--- WHAT IS NEEDED ---
Write out every entry exactly as it stands.

--- MATERIAL SHOWN ---
** Begin **

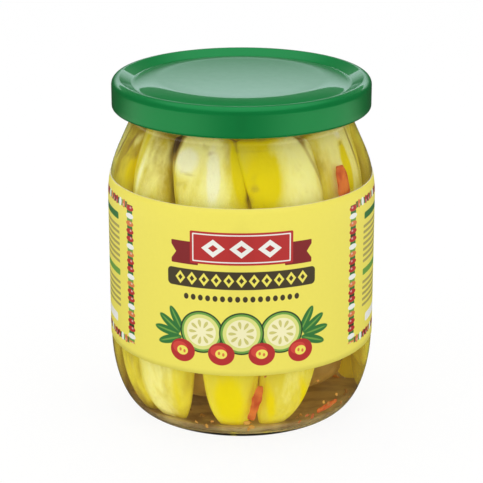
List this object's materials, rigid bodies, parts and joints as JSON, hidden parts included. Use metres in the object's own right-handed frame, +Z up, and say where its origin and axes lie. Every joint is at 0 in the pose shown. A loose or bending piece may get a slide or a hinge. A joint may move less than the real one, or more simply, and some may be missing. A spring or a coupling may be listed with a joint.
{
  "type": "pickle jar",
  "caption": "Shut glass jar with a green twist-off lid and a yellow paper label, filled with cucumber spears and strips of chilli in brine.",
  "frame": {"origin": "centre of the circle that the jar stands on, at the height of its foot", "axes": "+Z up the jar's axis to the lid, -Y towards the front of the label, +X to the right of the front"},
  "size_m": [0.0896, 0.0892, 0.114],
  "materials": {
    "glass": "clear, smooth",
    "lid_lacquer": "glossy green lacquer on tinplate",
    "label_paper": "coated paper, satin",
    "pickle": "wet cucumber flesh and skin",
    "chilli": "wet chilli skin"
  },
  "bodies": {
    "root": {"glass_jar": "glass", "lid": "lid_lacquer", "label": "label_paper", "pickle_heap": "pickle", "chilli_strip_1": "chilli", "chilli_strip_2": "chilli", "chilli_strip_3": "chilli", "chilli_strip_4": "chilli"}
  },
  "joints": []
}
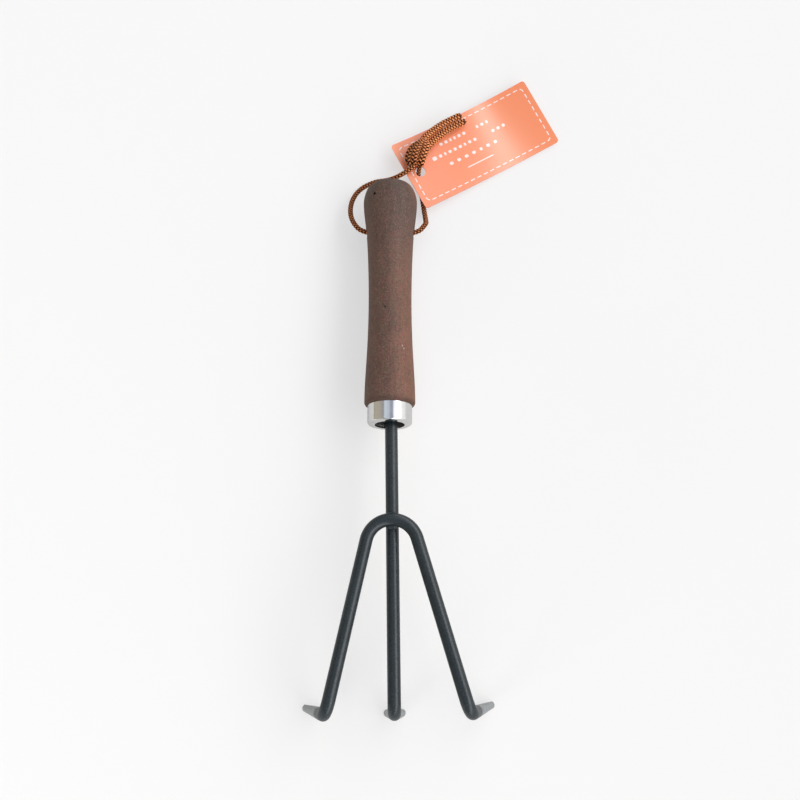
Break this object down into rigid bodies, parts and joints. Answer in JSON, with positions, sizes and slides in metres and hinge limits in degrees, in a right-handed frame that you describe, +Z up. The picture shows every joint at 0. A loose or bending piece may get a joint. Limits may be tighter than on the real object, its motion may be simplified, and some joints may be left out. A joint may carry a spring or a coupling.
{
  "type": "hand cultivator",
  "caption": "Hand cultivator with a turned wooden handle, aluminium ferrule, black steel rod tines with forged tips, a braided hanging loop and a blank card tag.",
  "frame": {"origin": "middle of the tool's footprint, on the ground that it lies on; the cord and the tag are left out of the footprint", "axes": "+Y towards the butt of the handle, +Z up, +X to the right when the tool is seen with its tines nearest"},
  "size_m": [0.1294, 0.3245, 0.0406],
  "materials": {
    "stained_wood": "dark brown stain, matt",
    "aluminium": "polished",
    "black_paint": "satin black paint, worn grey at the tips",
    "adhesive": "hard adhesive",
    "cord": "brown braid",
    "card": "coated card"
  },
  "bodies": {
    "tool": {"handle": "stained_wood", "ferrule": "aluminium", "shank_and_center_tine": "black_paint", "outer_tines": "black_paint", "weld_bead_shank_side": "black_paint", "weld_bead_tine_side": "black_paint", "tang_adhesive": "adhesive"},
    "hang_loop": {"cord_left": "cord", "cord_right": "cord", "cord_knot": "cord", "cord_tail_upper": "cord", "cord_tail_lower": "cord"},
    "tag": {"hang_tag": "card"}
  },
  "joints": [
    {"name": "loop_swing", "type": "hinge", "parent": "tool", "child": "hang_loop", "pos_m": [-0.0044, 0.10158, 0.01479], "axis": [1, 0, 0], "range_deg": [0, 150]},
    {"name": "tag_swing", "type": "hinge", "parent": "hang_loop", "child": "tag", "pos_m": [0.0112, 0.1402, 0.0051], "axis": [0.0787, -0.056, 0.9953], "range_deg": [-3, 12]}
  ]
}
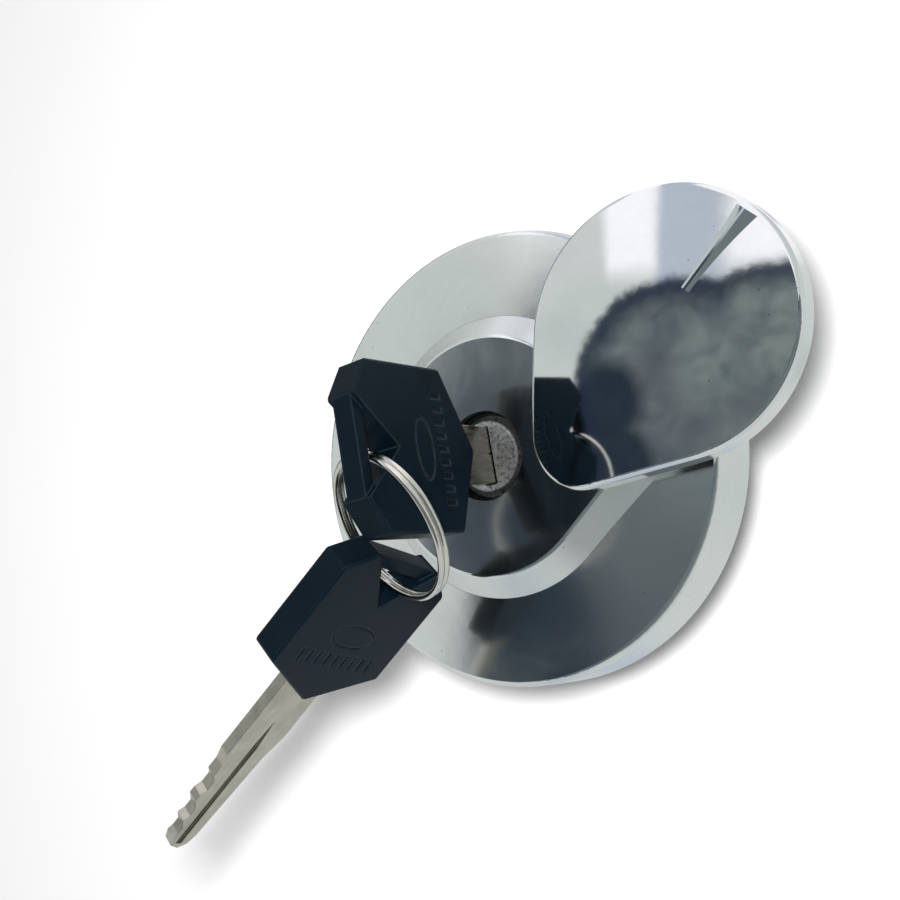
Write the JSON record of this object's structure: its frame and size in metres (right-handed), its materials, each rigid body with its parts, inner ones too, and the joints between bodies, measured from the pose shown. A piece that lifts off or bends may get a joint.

** End **

--- ANSWER TO THE PROBLEM ---
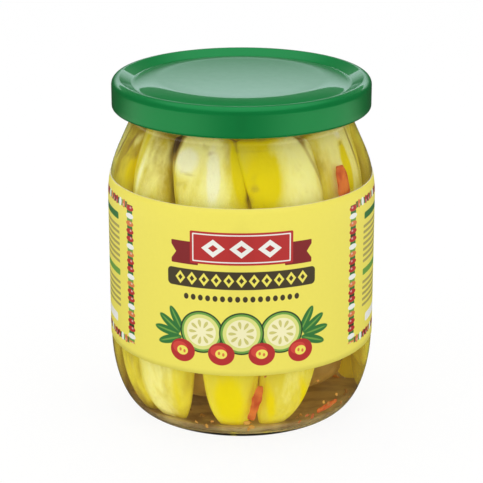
List this object's materials, rigid bodies, parts and joints as JSON, hidden parts included. Use metres in the object's own right-handed frame, +Z up, and say where its origin and axes lie. Every joint is at 0 in the pose shown. A loose or bending piece may get a slide or a hinge. A joint may move less than the real one, or more simply, and some may be missing. A spring or a coupling may be listed with a joint.
{
  "type": "pickle jar",
  "caption": "Shut glass jar with a green twist-off lid and a yellow paper label, filled with cucumber spears and strips of chilli in brine.",
  "frame": {"origin": "centre of the circle that the jar stands on, at the height of its foot", "axes": "+Z up the jar's axis to the lid, -Y towards the front of the label, +X to the right of the front"},
  "size_m": [0.0896, 0.0892, 0.114],
  "materials": {
    "glass": "clear, smooth",
    "lid_lacquer": "glossy green lacquer on tinplate",
    "label_paper": "coated paper, satin",
    "pickle": "wet cucumber flesh and skin",
    "chilli": "wet chilli skin"
  },
  "bodies": {
    "root": {"glass_jar": "glass", "lid": "lid_lacquer", "label": "label_paper", "pickle_heap": "pickle", "chilli_strip_1": "chilli", "chilli_strip_2": "chilli", "chilli_strip_3": "chilli", "chilli_strip_4": "chilli"}
  },
  "joints": []
}
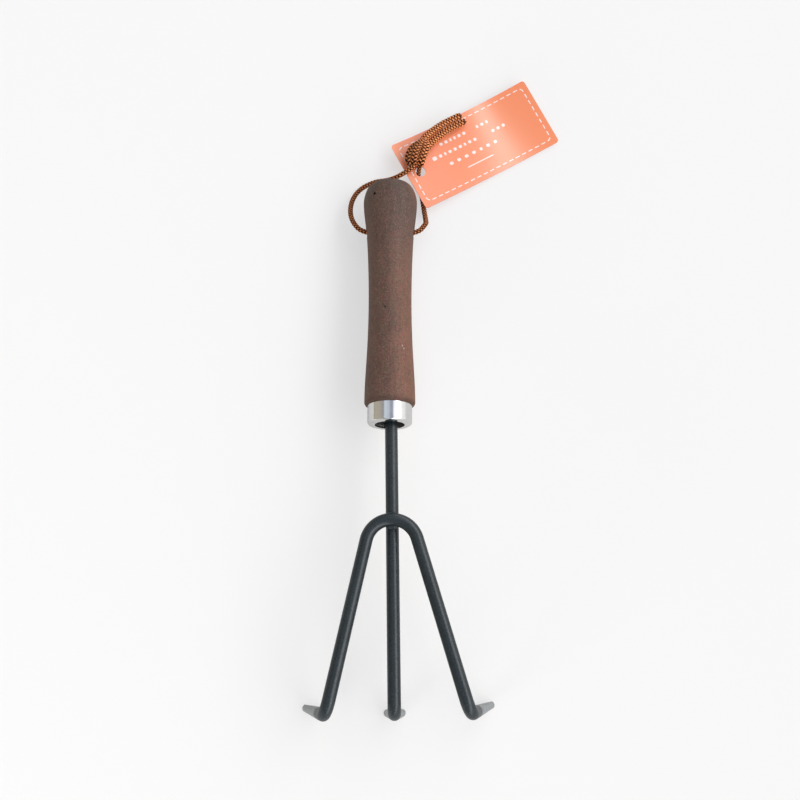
Break this object down into rigid bodies, parts and joints. Answer in JSON, with positions, sizes and slides in metres and hinge limits in degrees, in a right-handed frame that you describe, +Z up. The picture shows every joint at 0. A loose or bending piece may get a joint. Limits may be tighter than on the real object, its motion may be simplified, and some joints may be left out. A joint may carry a spring or a coupling.
{
  "type": "hand cultivator",
  "caption": "Hand cultivator with a turned wooden handle, aluminium ferrule, black steel rod tines with forged tips, a braided hanging loop and a blank card tag.",
  "frame": {"origin": "middle of the tool's footprint, on the ground that it lies on; the cord and the tag are left out of the footprint", "axes": "+Y towards the butt of the handle, +Z up, +X to the right when the tool is seen with its tines nearest"},
  "size_m": [0.1294, 0.3245, 0.0406],
  "materials": {
    "stained_wood": "dark brown stain, matt",
    "aluminium": "polished",
    "black_paint": "satin black paint, worn grey at the tips",
    "adhesive": "hard adhesive",
    "cord": "brown braid",
    "card": "coated card"
  },
  "bodies": {
    "tool": {"handle": "stained_wood", "ferrule": "aluminium", "shank_and_center_tine": "black_paint", "outer_tines": "black_paint", "weld_bead_shank_side": "black_paint", "weld_bead_tine_side": "black_paint", "tang_adhesive": "adhesive"},
    "hang_loop": {"cord_left": "cord", "cord_right": "cord", "cord_knot": "cord", "cord_tail_upper": "cord", "cord_tail_lower": "cord"},
    "tag": {"hang_tag": "card"}
  },
  "joints": [
    {"name": "loop_swing", "type": "hinge", "parent": "tool", "child": "hang_loop", "pos_m": [-0.0044, 0.10158, 0.01479], "axis": [1, 0, 0], "range_deg": [0, 150]},
    {"name": "tag_swing", "type": "hinge", "parent": "hang_loop", "child": "tag", "pos_m": [0.0112, 0.1402, 0.0051], "axis": [0.0787, -0.056, 0.9953], "range_deg": [-3, 12]}
  ]
}
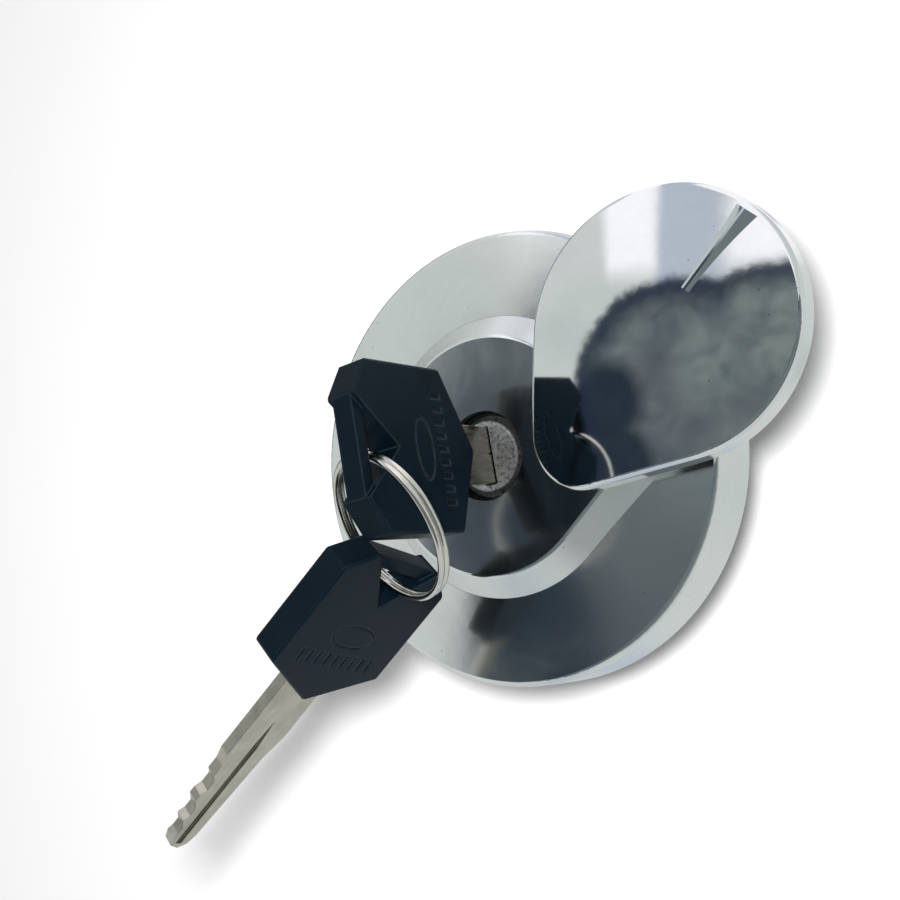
Write the JSON record of this object's structure: its frame and size in metres (right-handed), its materials, each rigid body with its parts, inner ones too, and the joints between bodies, measured from the pose shown. A piece that lifts off or bends may get a joint.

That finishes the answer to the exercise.